[Stored entries]
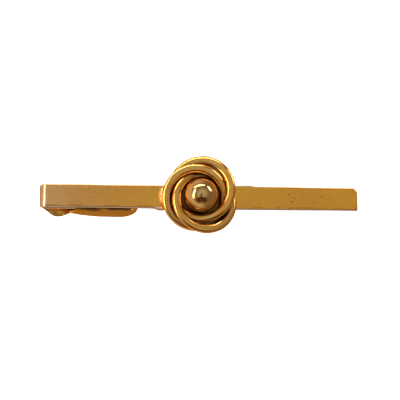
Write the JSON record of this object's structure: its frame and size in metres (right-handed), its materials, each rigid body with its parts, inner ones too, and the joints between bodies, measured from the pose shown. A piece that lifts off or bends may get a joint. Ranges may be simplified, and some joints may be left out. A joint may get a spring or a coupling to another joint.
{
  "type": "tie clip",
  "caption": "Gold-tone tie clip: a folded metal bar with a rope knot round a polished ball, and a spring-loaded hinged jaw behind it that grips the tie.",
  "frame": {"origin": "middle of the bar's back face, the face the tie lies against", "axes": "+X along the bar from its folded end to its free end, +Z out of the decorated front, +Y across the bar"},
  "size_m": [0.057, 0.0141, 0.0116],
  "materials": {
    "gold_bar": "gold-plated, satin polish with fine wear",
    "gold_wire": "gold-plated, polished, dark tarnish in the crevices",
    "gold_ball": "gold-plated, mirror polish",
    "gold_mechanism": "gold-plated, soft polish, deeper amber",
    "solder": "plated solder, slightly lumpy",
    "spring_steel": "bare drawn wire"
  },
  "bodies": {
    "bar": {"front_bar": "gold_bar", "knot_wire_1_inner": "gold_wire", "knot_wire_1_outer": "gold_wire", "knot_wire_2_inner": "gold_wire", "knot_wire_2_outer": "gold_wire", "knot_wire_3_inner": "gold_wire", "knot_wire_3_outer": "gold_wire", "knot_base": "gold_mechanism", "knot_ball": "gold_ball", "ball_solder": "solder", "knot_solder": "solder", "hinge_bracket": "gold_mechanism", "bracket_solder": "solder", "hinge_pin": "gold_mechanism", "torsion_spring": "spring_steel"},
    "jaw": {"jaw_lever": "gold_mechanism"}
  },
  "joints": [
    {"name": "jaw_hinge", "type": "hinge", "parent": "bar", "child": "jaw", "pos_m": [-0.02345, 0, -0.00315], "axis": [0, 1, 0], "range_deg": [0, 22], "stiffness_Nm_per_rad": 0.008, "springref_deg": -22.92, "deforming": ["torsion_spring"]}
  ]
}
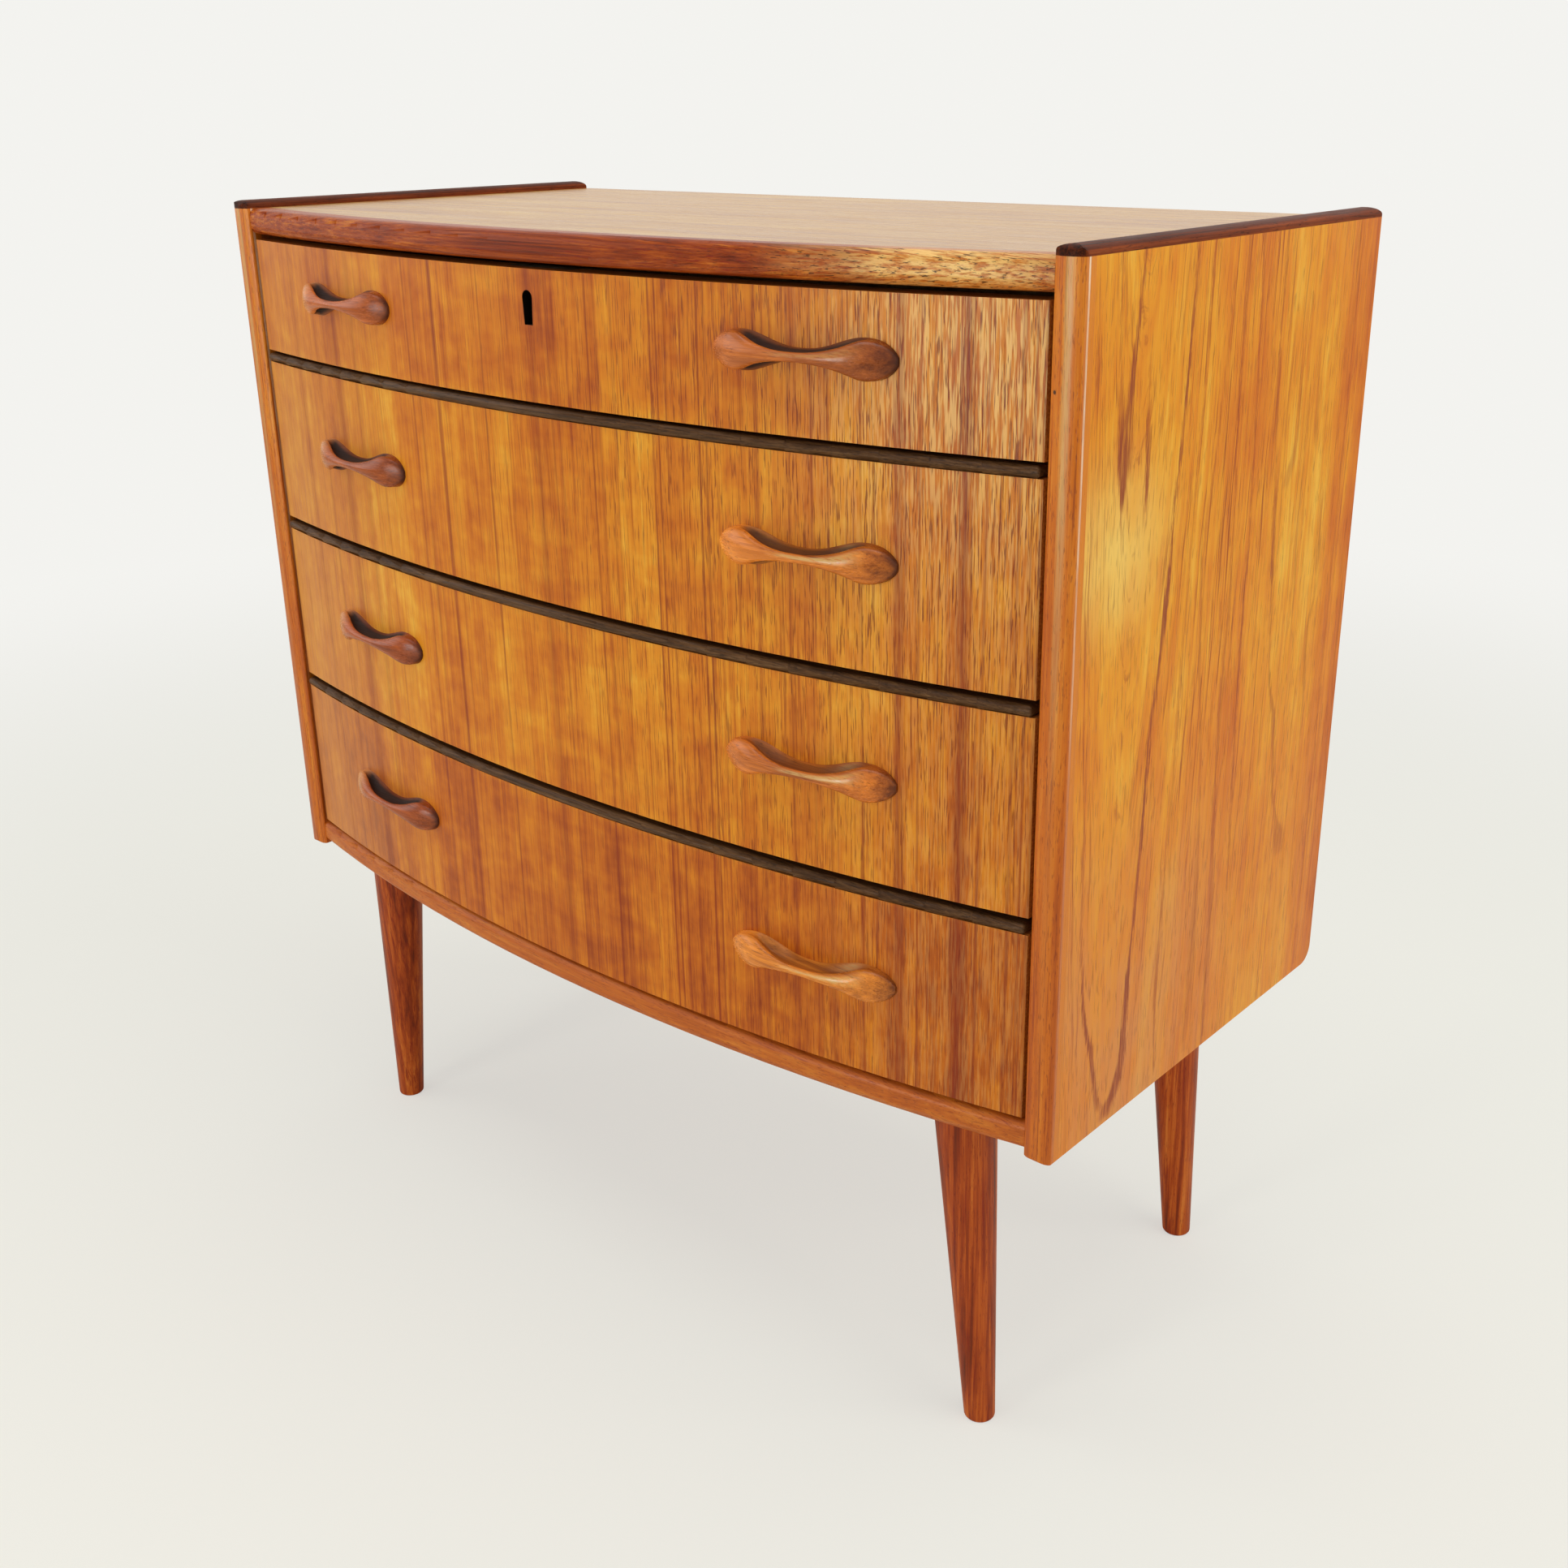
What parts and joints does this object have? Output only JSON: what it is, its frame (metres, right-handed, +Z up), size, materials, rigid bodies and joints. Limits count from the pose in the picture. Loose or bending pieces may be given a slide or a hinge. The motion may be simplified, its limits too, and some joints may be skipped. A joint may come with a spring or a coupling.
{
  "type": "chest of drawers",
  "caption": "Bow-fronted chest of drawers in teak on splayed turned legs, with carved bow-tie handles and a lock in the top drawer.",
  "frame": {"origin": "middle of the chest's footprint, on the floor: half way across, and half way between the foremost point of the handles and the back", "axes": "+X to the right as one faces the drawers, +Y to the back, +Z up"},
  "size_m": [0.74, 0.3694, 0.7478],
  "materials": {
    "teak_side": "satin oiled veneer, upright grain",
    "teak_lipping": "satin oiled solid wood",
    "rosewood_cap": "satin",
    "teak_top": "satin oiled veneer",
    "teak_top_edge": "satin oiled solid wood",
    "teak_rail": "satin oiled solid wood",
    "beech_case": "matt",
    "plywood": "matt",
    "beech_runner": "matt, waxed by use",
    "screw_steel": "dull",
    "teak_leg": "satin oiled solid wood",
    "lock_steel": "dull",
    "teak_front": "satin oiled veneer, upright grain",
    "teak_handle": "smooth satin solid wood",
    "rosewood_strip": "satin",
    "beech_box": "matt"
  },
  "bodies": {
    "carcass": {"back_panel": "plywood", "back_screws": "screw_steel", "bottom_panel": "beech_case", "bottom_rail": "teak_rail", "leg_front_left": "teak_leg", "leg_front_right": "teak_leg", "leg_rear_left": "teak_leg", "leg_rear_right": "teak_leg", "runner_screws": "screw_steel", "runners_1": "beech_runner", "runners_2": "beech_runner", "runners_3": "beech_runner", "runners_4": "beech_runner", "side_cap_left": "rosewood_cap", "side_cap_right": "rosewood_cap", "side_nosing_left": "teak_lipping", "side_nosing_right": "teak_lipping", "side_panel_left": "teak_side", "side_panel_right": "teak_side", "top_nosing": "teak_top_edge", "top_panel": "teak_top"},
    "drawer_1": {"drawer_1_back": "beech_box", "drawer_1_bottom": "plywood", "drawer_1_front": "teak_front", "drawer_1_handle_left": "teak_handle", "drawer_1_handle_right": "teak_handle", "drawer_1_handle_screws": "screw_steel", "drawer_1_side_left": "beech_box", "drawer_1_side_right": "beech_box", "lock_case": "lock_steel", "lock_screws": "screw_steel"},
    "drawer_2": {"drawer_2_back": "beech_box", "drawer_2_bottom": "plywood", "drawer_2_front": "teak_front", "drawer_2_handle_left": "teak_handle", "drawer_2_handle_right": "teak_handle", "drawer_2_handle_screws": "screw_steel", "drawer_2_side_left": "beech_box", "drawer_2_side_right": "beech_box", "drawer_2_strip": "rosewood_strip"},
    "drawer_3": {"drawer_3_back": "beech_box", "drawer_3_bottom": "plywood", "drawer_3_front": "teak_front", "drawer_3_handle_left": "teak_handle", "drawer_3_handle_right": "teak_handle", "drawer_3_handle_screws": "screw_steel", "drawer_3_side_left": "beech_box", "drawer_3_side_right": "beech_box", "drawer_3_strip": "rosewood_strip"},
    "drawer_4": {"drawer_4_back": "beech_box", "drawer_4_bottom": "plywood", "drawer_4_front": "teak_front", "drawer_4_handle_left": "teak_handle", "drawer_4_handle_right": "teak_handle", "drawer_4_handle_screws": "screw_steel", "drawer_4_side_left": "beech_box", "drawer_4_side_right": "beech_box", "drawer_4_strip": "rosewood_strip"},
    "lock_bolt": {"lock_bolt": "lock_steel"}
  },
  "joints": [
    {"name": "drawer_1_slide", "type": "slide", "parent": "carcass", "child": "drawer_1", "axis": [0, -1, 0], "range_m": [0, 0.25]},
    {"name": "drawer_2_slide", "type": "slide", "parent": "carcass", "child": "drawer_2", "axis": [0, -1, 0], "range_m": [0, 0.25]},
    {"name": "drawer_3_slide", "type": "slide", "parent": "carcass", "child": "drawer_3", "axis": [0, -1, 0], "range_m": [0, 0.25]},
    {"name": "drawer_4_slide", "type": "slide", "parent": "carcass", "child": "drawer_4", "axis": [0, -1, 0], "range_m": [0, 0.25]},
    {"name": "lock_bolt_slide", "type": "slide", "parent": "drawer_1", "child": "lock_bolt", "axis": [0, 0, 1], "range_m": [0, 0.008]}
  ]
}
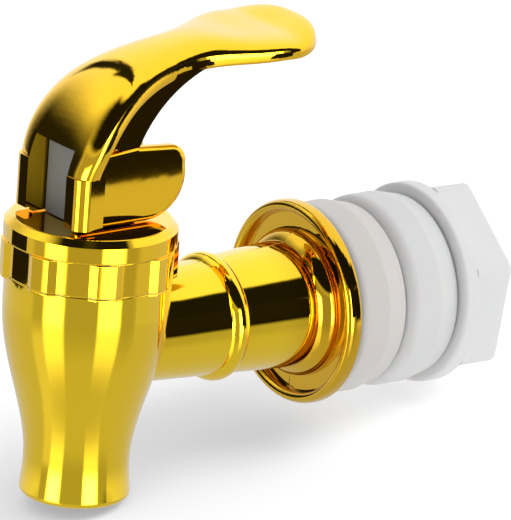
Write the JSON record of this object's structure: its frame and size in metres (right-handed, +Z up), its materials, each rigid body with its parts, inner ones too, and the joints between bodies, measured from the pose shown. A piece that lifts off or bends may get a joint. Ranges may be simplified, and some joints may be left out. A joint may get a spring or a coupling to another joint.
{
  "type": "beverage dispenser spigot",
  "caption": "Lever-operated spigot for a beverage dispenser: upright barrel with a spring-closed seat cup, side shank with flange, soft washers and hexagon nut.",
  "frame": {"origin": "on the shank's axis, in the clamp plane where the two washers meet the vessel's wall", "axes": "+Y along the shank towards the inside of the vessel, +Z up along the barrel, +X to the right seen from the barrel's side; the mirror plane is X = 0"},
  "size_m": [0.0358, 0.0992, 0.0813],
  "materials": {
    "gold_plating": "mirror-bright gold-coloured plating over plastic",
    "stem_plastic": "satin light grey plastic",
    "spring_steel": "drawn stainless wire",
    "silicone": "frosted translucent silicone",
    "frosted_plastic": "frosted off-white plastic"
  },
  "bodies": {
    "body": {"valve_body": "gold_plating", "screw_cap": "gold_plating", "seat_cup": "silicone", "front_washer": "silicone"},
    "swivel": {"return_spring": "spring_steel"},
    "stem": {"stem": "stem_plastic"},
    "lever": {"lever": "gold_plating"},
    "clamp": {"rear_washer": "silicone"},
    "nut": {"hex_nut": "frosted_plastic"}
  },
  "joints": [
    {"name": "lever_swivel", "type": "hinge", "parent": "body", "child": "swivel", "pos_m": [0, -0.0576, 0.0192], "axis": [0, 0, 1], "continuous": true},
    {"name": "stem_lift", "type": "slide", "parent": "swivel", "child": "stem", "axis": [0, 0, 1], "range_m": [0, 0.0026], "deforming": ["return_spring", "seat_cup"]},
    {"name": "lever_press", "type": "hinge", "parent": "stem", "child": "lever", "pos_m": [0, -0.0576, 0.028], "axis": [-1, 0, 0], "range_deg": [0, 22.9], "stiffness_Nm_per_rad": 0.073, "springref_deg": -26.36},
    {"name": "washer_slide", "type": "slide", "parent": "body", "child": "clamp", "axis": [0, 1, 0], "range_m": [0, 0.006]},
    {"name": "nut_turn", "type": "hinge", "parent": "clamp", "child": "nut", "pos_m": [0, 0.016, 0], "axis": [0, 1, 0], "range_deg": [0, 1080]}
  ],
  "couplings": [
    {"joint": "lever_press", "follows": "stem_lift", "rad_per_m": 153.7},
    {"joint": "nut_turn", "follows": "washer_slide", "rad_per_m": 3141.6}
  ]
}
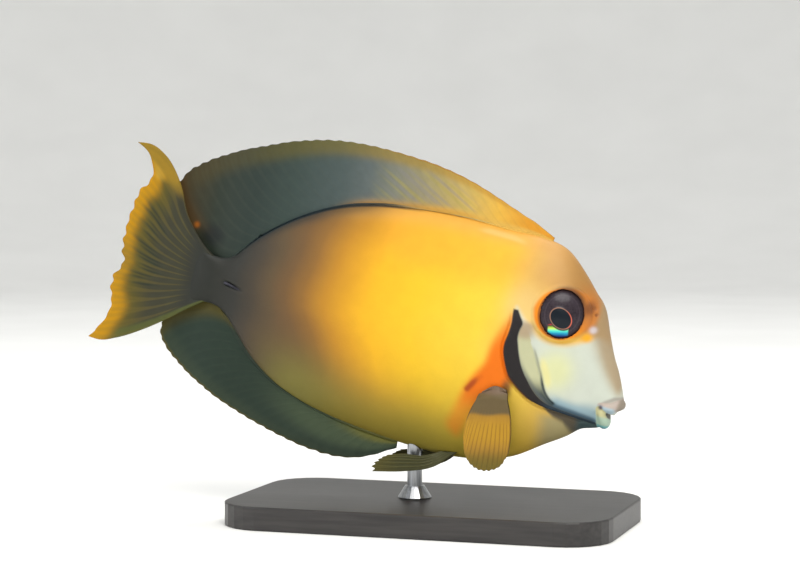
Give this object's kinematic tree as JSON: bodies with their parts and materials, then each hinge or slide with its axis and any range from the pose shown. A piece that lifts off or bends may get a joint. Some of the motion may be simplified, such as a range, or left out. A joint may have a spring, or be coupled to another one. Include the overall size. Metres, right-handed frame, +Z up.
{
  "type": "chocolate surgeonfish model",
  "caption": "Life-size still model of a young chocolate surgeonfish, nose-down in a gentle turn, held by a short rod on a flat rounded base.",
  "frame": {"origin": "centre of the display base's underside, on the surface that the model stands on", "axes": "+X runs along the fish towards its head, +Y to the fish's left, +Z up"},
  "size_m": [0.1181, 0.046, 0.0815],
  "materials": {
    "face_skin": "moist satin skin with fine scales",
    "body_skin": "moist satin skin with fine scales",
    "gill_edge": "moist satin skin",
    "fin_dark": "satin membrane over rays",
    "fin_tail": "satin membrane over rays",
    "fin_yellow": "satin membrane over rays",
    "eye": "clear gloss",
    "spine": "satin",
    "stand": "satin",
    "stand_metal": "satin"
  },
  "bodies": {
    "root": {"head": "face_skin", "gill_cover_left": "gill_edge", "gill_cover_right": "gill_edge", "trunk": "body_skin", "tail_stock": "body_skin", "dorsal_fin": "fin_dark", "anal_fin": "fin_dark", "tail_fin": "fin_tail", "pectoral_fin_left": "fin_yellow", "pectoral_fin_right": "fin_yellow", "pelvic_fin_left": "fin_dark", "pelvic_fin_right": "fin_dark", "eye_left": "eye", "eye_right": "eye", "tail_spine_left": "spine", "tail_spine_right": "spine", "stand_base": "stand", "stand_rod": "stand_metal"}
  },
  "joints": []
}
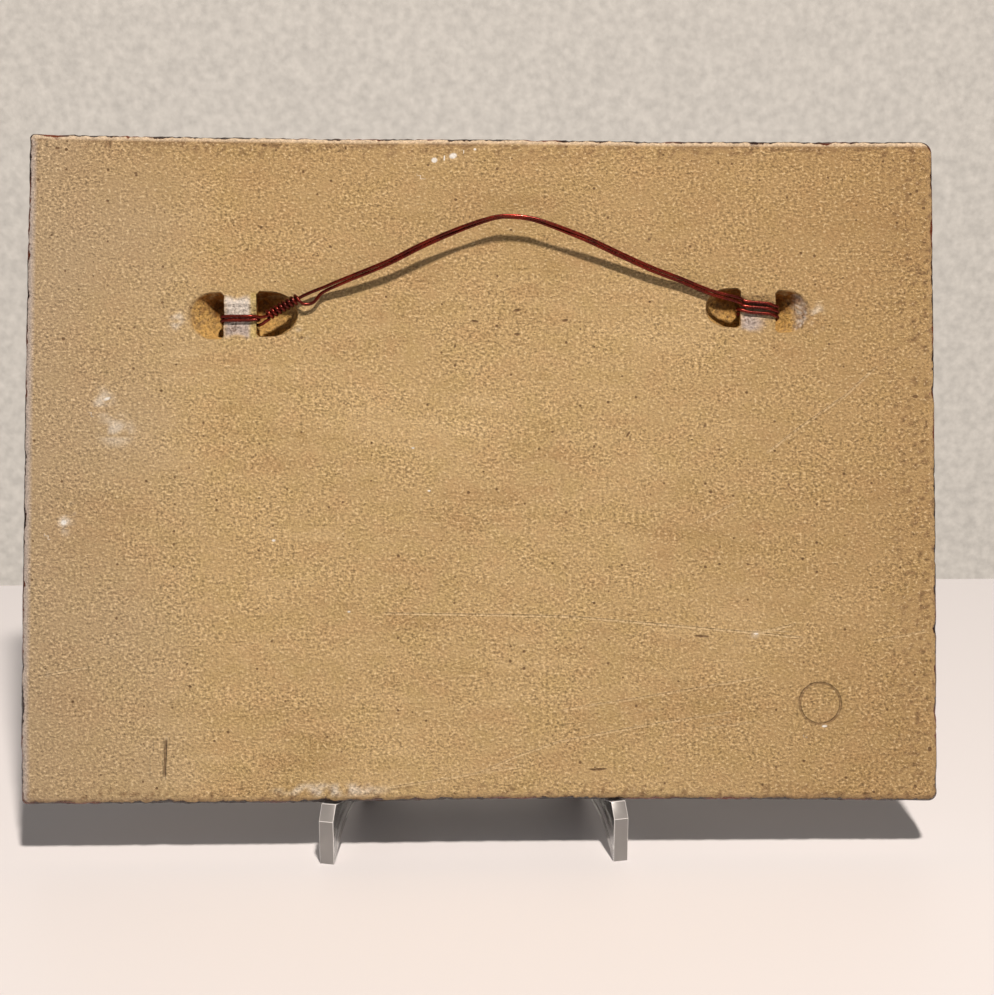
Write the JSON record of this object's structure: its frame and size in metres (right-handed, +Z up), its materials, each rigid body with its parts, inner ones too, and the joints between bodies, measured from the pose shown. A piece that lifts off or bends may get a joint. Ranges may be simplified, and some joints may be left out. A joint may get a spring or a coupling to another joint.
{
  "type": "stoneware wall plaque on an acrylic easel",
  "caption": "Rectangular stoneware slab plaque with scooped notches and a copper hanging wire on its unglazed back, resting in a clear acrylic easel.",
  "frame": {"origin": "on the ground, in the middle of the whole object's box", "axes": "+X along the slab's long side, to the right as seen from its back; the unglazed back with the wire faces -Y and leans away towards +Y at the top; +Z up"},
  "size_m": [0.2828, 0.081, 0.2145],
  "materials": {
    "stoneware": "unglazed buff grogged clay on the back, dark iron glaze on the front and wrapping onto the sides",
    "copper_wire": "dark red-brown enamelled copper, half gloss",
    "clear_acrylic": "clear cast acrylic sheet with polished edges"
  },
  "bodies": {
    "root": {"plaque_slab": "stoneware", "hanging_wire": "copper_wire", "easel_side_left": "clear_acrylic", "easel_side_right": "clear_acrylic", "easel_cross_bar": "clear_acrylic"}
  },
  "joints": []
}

TASK PROMPT >>
Note each line of the entries that has "shown" in it, and copy those lines.

ANSWER TO THE TASK >>
Write the JSON record of this object's structure: its frame and size in metres (right-handed), its materials, each rigid body with its parts, inner ones too, and the joints between bodies, measured from the pose shown. A piece that lifts off or bends may get a joint. Ranges may be simplified, and some joints may be left out. A joint may get a spring or a coupling to another joint.
Write the JSON record of this object's structure: its frame and size in metres (right-handed, +Z up), its materials, each rigid body with its parts, inner ones too, and the joints between bodies, measured from the pose shown. A piece that lifts off or bends may get a joint. Ranges may be simplified, and some joints may be left out. A joint may get a spring or a coupling to another joint.
Give this object's kinematic tree as JSON: bodies with their parts and materials, then each hinge or slide with its axis and any range from the pose shown. A piece that lifts off or bends may get a joint. Some of the motion may be simplified, such as a range, or left out. A joint may have a spring, or be coupled to another one. Include the overall size. Metres, right-handed frame, +Z up.
Write the JSON record of this object's structure: its frame and size in metres (right-handed, +Z up), its materials, each rigid body with its parts, inner ones too, and the joints between bodies, measured from the pose shown. A piece that lifts off or bends may get a joint. Ranges may be simplified, and some joints may be left out. A joint may get a spring or a coupling to another joint.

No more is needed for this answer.